Thursday, February 2, 2012

Being stood up for a playdate is like a real date, only your kid's heart gets broken

Yesterday, I had set up a playdate with one of Sarah's friends from preschool. I set it up a week in advance which gave Sarah a week of asking me if today was the day that her friend was coming over. A week to a preschooler can seem like eternity and the endless questions about which day it was on made me feel like it would never come either. I confirmed with the mom the day and time and the morning of the big day I emailed the mom a reminder about the appointment later in the day. I set it up for after lunch, giving us a good two hour window before the baby would get tired and need her nap.

This was our first time hosting this particular friend after we had been to their house twice for a birthday party and an awesome cookie decorating party that took place around Christmas. I felt it was our time to be the hosts and much easier for me not to worry about the baby because we would be home. Lunch is over and Sarah is waiting by the front door. After another hour of questions, she curls up into a ball on the floor and asks "Is she EVER coming over?" At this point, I am feeling guilty for ever reminding her that today was the day but I totally relied on this other parent to bail me out. Called said parent's cell phone, no answer. Left a voicemail stressing that I hoped they were on their way for the playdate. Thirty minutes later she calls. Turns out this particular day was 63 degrees and sunny and they had gone to the park already. Could I come to the park instead? Really? If it were me, I would apologize and immediately try to figure out another day we could do it. Instead she said "Let's catch up another time" Madawk (which means mad awkward). I had planned that we would play outside in our driveway. We took all the balls, car, bikes out. We had the chalks for writing in the driveway, and the mini slide ready to go. So, I did what any dad would do in this situation. I became her playdate and I did whatever tit took to make her forget about it for awhile.

I understand that it was a nice day but that excuse was lame. She said that she forgot and she apologized but if it were a crappy day would they have been here? In this age of smart phones and cell phones I find it hard to believe that during all this time I tried to contact her she "missed" that opportunity. It is hard enough trying to find kids for her to play with. Making friends for your kids is not easy and this time, this parent made it extra tough.

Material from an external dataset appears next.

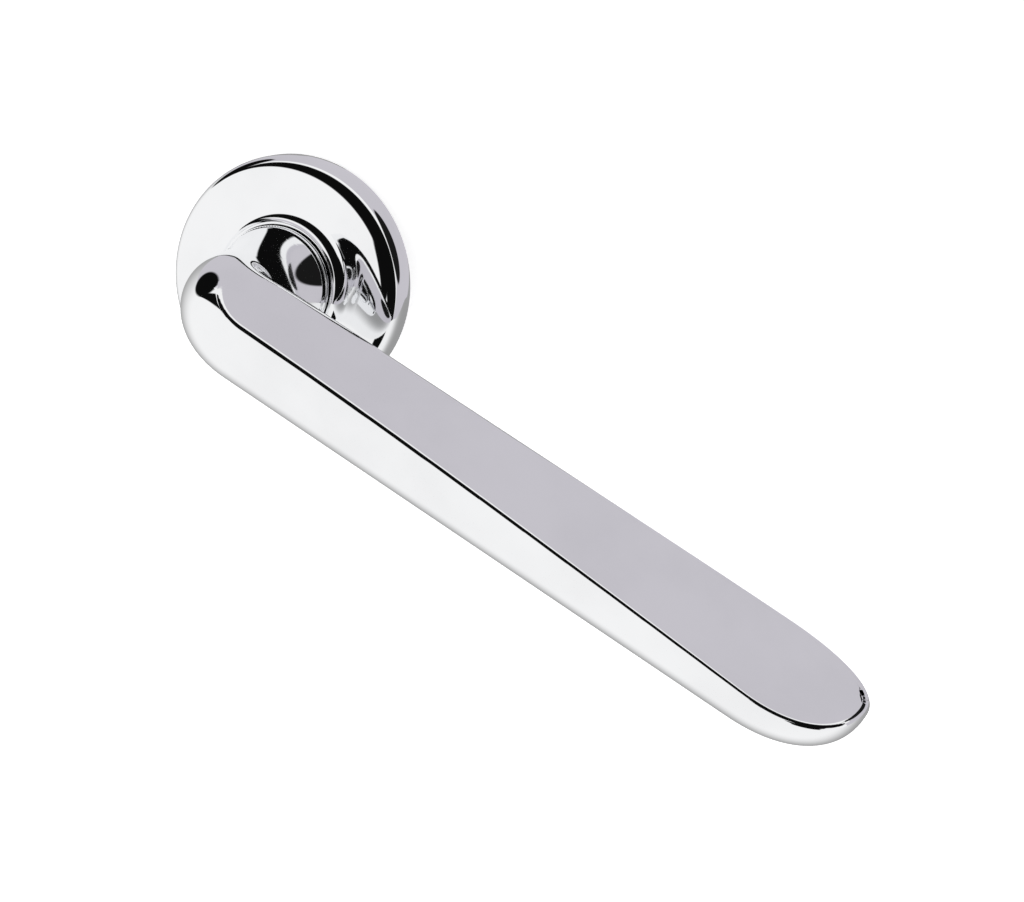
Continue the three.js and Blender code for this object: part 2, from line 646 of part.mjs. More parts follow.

  1. That's why I don't tell my daughter anything until we are actually doing it. People are rude and unreliable. I can't stand seeing my daughters heard broken.

  2. I agree. I don't tell anymore. Some people are very very flakey. I tend to make my choices wiser then I ever did, this means after countless cancellations. Only the reliable and the responsive are welcome in our house. the other ones are not worth my time.